— WHAT THE TASK ASKS —
Give back an exact copy of the lines from the start of the material through the line bearing "before = set(bpy.data.objects)". Include both ends and nothing else.
## start AVAILABLE DATA
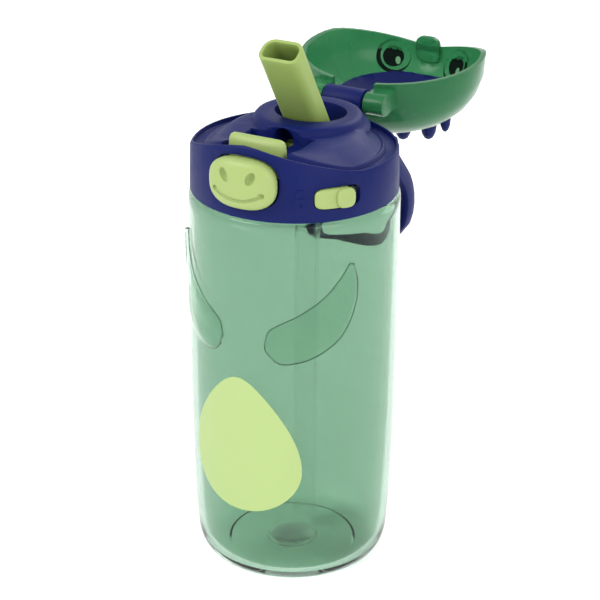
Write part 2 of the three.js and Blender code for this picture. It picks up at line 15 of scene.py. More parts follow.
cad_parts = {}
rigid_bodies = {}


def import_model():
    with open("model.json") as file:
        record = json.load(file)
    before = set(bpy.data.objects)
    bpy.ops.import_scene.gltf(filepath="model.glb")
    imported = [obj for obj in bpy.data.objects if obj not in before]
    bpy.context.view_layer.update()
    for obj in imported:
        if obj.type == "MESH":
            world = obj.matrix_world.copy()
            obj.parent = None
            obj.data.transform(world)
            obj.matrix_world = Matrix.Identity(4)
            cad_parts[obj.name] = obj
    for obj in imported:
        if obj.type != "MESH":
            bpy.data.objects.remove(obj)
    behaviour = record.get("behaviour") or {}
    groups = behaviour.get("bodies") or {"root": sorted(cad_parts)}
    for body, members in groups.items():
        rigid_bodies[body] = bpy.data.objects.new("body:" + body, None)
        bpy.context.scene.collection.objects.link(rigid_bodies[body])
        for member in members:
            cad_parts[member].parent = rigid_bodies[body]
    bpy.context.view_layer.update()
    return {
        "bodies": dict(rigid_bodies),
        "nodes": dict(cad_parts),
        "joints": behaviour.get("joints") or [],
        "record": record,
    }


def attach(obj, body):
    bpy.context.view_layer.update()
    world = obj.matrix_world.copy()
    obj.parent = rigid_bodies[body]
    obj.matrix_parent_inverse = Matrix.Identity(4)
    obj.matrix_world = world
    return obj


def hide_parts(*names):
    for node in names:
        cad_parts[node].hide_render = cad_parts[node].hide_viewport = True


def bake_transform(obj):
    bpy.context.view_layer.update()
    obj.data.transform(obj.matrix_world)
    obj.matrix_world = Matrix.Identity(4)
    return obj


LOG = logging.getLogger("straw_bottle")
MM = 0.001
SAME_POINT = 0.001 * MM
TONE_CLOUDS = 60.0  # blobs per metre of the two tones
GLOSS_CLOUDS = 220.0  # blobs per metre of the gloss
GLOSS_LEAST, GLOSS_SPREAD = 0.85, 0.3  # shares of a finish's roughness
Colour = tuple[float, float, float]
Place = tuple[float, float, float]


def srgb(red: int, green: int, blue: int) -> Colour:
    """Turns a colour in 0 to 255 steps into the linear values that shaders use.

    Args:
        red: Red, 0 to 255.
        green: Green, 0 to 255.
        blue: Blue, 0 to 255.

    Returns:
        The linear colour.
    """
    shares = [value / 255 for value in (red, green, blue)]
    return tuple(s / 12.92 if s <= 0.04045 else ((s + 0.055) / 1.055) ** 2.4 for s in shares)


# ---- shading ------------------------------------------------------------------------------


class Value:
    """One number that varies over a surface, ready for Python arithmetic."""

    def __init__(self, shader: "Shader", socket: bpy.types.NodeSocket) -> None:
        """Keeps the socket and the material it belongs to."""
        self.shader = shader
        self.socket = socket

    def _math(self, operation: str, left: "Value | float", right: "Value | float") -> "Value":
        """Adds one Math node.

        Args:
            operation: The Math node's operation.
            left: First value.
            right: Second value.

        Returns:
            The node's result.
        """
        node = self.shader.node("ShaderNodeMath", {"operation": operation}, {0: left, 1: right})
        return Value(self.shader, node.outputs[0])

    def __add__(self, other: "Value | float") -> "Value":
        """Sum."""
        return self._math("ADD", self, other)

    def __radd__(self, other: float) -> "Value":
        """Sum with a plain number on the left."""
        return self._math("ADD", other, self)

    def __mul__(self, other: "Value | float") -> "Value":
        """Product."""
        return self._math("MULTIPLY", self, other)

    def __rmul__(self, other: float) -> "Value":
        """Product with a plain number on the left."""
        return self._math("MULTIPLY", other, self)


class Shader:
    """A material under construction."""

    def __init__(self, name: str) -> None:
        """Starts an empty material."""
        self.material = bpy.data.materials.new(name)
        self.material.use_nodes = True
        self.tree = self.material.node_tree
        self.tree.nodes.clear()

    def node(self, kind: str, settings: dict | None = None, inputs: dict | None = None) -> bpy.types.Node:
        """Adds a node of any type.

        Args:
            kind: The node's type.
            settings: Properties, set before the sockets.
            inputs: Socket names or numbers with their values or links.

        Returns:
            The new node.
        """
        made = self.tree.nodes.new(kind)
        for key, setting in (settings or {}).items():
            setattr(made, key, setting)
        for key, value in (inputs or {}).items():
            source = value.socket if isinstance(value, Value) else value
            if isinstance(source, bpy.types.NodeSocket):
                self.tree.links.new(source, made.inputs[key])
            else:
                made.inputs[key].default_value = source
        return made

    def coordinates(self) -> bpy.types.NodeSocket:
        """The piece's own coordinates, in metres."""
        return self.node("ShaderNodeTexCoord").outputs["Object"]

    def clouds(self, scale: float, detail: float = 3.0) -> Value:
        """A soft noise over the piece.

        Args:
            scale: Blobs per metre.
            detail: Finer layers.

        Returns:
            The noise, about 0.5 on average.
        """
        sockets = {"Vector": self.coordinates(), "Scale": scale, "Detail": detail}
        return Value(self, self.node("ShaderNodeTexNoise", {}, sockets).outputs[0])

    def blend(self, share: Value, first: Colour, second: Colour) -> bpy.types.NodeSocket:
        """Mixes two colours by a share of the second.

        Args:
            share: How much of the second, 0 to 1.
            first: Linear colour.
            second: Linear colour.

        Returns:
            The mixed colour's socket.
        """
        mix = self.node("ShaderNodeMix", {"data_type": "RGBA"})
        self.tree.links.new(share.socket, mix.inputs["Factor"])
        for socket, colour in zip([s for s in mix.inputs if s.type == "RGBA"], (first, second)):
            socket.default_value = (*colour, 1.0)
        return next(s for s in mix.outputs if s.type == "RGBA")

    def close(self, surface: bpy.types.NodeSocket) -> bpy.types.Material:
        """Links the surface to the output.

        Args:
            surface: The surface shader's socket.

        Returns:
            The finished material.
        """
        self.node("ShaderNodeOutputMaterial", {}, {"Surface": surface})
        return self.material


class Texture(Enum):
    """How a moulded surface was finished in the tool: grains per metre, and their depth in metres."""

    POLISHED = (1400.0, 0.000004)
    SATIN = (2600.0, 0.00001)
    MATT = (3400.0, 0.000025)


@dataclass(frozen=True)
class Finish:
    """A moulded finish: two close tones in faint clouds, with a fine surface grain."""

    name: str
    slot: str
    colour: Colour
    tone: Colour
    roughness: float = 0.35
    texture: Texture = Texture.SATIN
    coat: float = 0.0
    transmission: float = 0.0
    ior: float = 1.46
    metallic: float = 0.0
    subsurface: float = 0.0
    specular: float = 0.5
    alpha: float = 1.0

    def constants(self) -> dict:
        """Sockets of the shader that hold one value all over.

        Returns:
            Socket names and values.
        """
        return {
            "Metallic": self.metallic,
            "IOR": self.ior,
            "Transmission Weight": self.transmission,
            "Coat Weight": self.coat,
            "Coat Roughness": 0.08,
            "Specular IOR Level": self.specular,
            "Alpha": self.alpha,
            "Subsurface Weight": self.subsurface,
            "Subsurface Scale": 2 * MM,
        }

    def build(self) -> bpy.types.Material:
        """Makes the material, or finds it if it was made before.

        Returns:
            The material.
        """
        found = bpy.data.materials.get(self.name)
        if found:
            return found
        shader = Shader(self.name)
        grain, depth = self.texture.value
        colour = shader.blend(shader.clouds(TONE_CLOUDS), self.colour, self.tone)
        fine = shader.clouds(grain, 2.0)
        bump = shader.node("ShaderNodeBump", {}, {"Strength": 0.5, "Distance": depth, "Height": fine})
        gloss = self.roughness * GLOSS_LEAST + self.roughness * GLOSS_SPREAD * shader.clouds(GLOSS_CLOUDS)
        sockets = {"Base Color": colour, "Roughness": gloss, "Normal": bump.outputs["Normal"]}
        surface = shader.node("ShaderNodeBsdfPrincipled", {}, {**self.constants(), **sockets})
        return shader.close(surface.outputs["BSDF"])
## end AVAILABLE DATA
— RESULT —
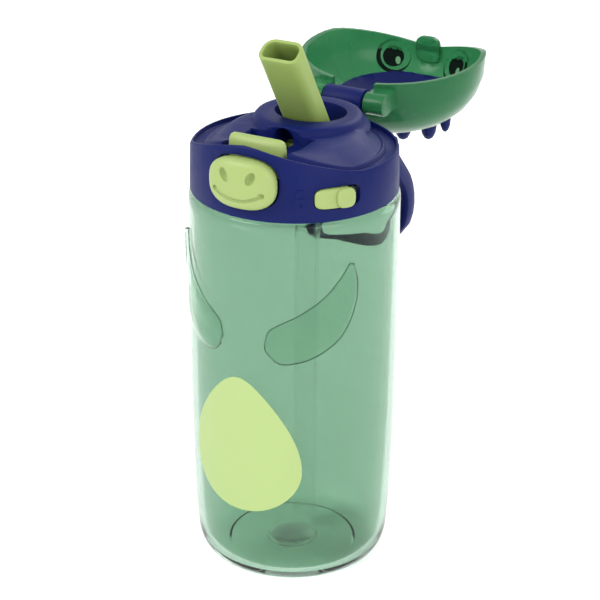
Write part 2 of the three.js and Blender code for this picture. It picks up at line 15 of scene.py. More parts follow.
cad_parts = {}
rigid_bodies = {}


def import_model():
    with open("model.json") as file:
        record = json.load(file)
    before = set(bpy.data.objects)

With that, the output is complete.